* _What you should do_:
Give the material again in full, matching it exactly.
* * *
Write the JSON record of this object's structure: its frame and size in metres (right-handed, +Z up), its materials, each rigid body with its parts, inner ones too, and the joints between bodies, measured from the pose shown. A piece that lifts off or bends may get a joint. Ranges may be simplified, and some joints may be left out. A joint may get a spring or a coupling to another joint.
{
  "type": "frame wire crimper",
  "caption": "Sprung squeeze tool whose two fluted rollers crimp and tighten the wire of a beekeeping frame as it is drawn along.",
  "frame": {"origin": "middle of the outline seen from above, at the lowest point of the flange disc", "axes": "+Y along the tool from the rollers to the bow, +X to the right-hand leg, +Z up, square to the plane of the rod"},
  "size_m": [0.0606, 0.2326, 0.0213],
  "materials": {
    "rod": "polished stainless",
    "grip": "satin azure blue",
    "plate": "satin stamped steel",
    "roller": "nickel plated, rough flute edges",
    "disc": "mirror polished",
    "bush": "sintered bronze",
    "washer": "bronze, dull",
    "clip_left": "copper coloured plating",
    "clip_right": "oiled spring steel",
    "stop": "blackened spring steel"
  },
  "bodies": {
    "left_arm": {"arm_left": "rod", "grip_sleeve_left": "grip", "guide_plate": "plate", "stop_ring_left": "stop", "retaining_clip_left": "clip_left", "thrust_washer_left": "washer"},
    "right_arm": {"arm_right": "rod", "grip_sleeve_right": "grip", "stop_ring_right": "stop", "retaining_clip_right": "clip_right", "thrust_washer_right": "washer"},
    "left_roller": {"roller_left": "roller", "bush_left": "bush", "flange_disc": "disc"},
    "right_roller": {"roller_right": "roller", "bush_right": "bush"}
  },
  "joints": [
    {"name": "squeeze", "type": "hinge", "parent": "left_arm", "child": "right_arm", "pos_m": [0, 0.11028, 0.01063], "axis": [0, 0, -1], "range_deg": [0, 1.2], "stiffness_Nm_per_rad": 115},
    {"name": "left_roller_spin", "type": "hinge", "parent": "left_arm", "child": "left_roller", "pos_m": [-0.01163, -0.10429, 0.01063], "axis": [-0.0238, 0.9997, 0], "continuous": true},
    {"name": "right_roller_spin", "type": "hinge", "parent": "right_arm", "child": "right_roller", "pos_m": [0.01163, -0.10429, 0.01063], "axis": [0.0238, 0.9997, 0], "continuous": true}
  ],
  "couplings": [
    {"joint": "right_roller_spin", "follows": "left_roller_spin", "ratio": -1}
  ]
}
* * *
* _Exercise output_:
Write the JSON record of this object's structure: its frame and size in metres (right-handed, +Z up), its materials, each rigid body with its parts, inner ones too, and the joints between bodies, measured from the pose shown. A piece that lifts off or bends may get a joint. Ranges may be simplified, and some joints may be left out. A joint may get a spring or a coupling to another joint.
{
  "type": "frame wire crimper",
  "caption": "Sprung squeeze tool whose two fluted rollers crimp and tighten the wire of a beekeeping frame as it is drawn along.",
  "frame": {"origin": "middle of the outline seen from above, at the lowest point of the flange disc", "axes": "+Y along the tool from the rollers to the bow, +X to the right-hand leg, +Z up, square to the plane of the rod"},
  "size_m": [0.0606, 0.2326, 0.0213],
  "materials": {
    "rod": "polished stainless",
    "grip": "satin azure blue",
    "plate": "satin stamped steel",
    "roller": "nickel plated, rough flute edges",
    "disc": "mirror polished",
    "bush": "sintered bronze",
    "washer": "bronze, dull",
    "clip_left": "copper coloured plating",
    "clip_right": "oiled spring steel",
    "stop": "blackened spring steel"
  },
  "bodies": {
    "left_arm": {"arm_left": "rod", "grip_sleeve_left": "grip", "guide_plate": "plate", "stop_ring_left": "stop", "retaining_clip_left": "clip_left", "thrust_washer_left": "washer"},
    "right_arm": {"arm_right": "rod", "grip_sleeve_right": "grip", "stop_ring_right": "stop", "retaining_clip_right": "clip_right", "thrust_washer_right": "washer"},
    "left_roller": {"roller_left": "roller", "bush_left": "bush", "flange_disc": "disc"},
    "right_roller": {"roller_right": "roller", "bush_right": "bush"}
  },
  "joints": [
    {"name": "squeeze", "type": "hinge", "parent": "left_arm", "child": "right_arm", "pos_m": [0, 0.11028, 0.01063], "axis": [0, 0, -1], "range_deg": [0, 1.2], "stiffness_Nm_per_rad": 115},
    {"name": "left_roller_spin", "type": "hinge", "parent": "left_arm", "child": "left_roller", "pos_m": [-0.01163, -0.10429, 0.01063], "axis": [-0.0238, 0.9997, 0], "continuous": true},
    {"name": "right_roller_spin", "type": "hinge", "parent": "right_arm", "child": "right_roller", "pos_m": [0.01163, -0.10429, 0.01063], "axis": [0.0238, 0.9997, 0], "continuous": true}
  ],
  "couplings": [
    {"joint": "right_roller_spin", "follows": "left_roller_spin", "ratio": -1}
  ]
}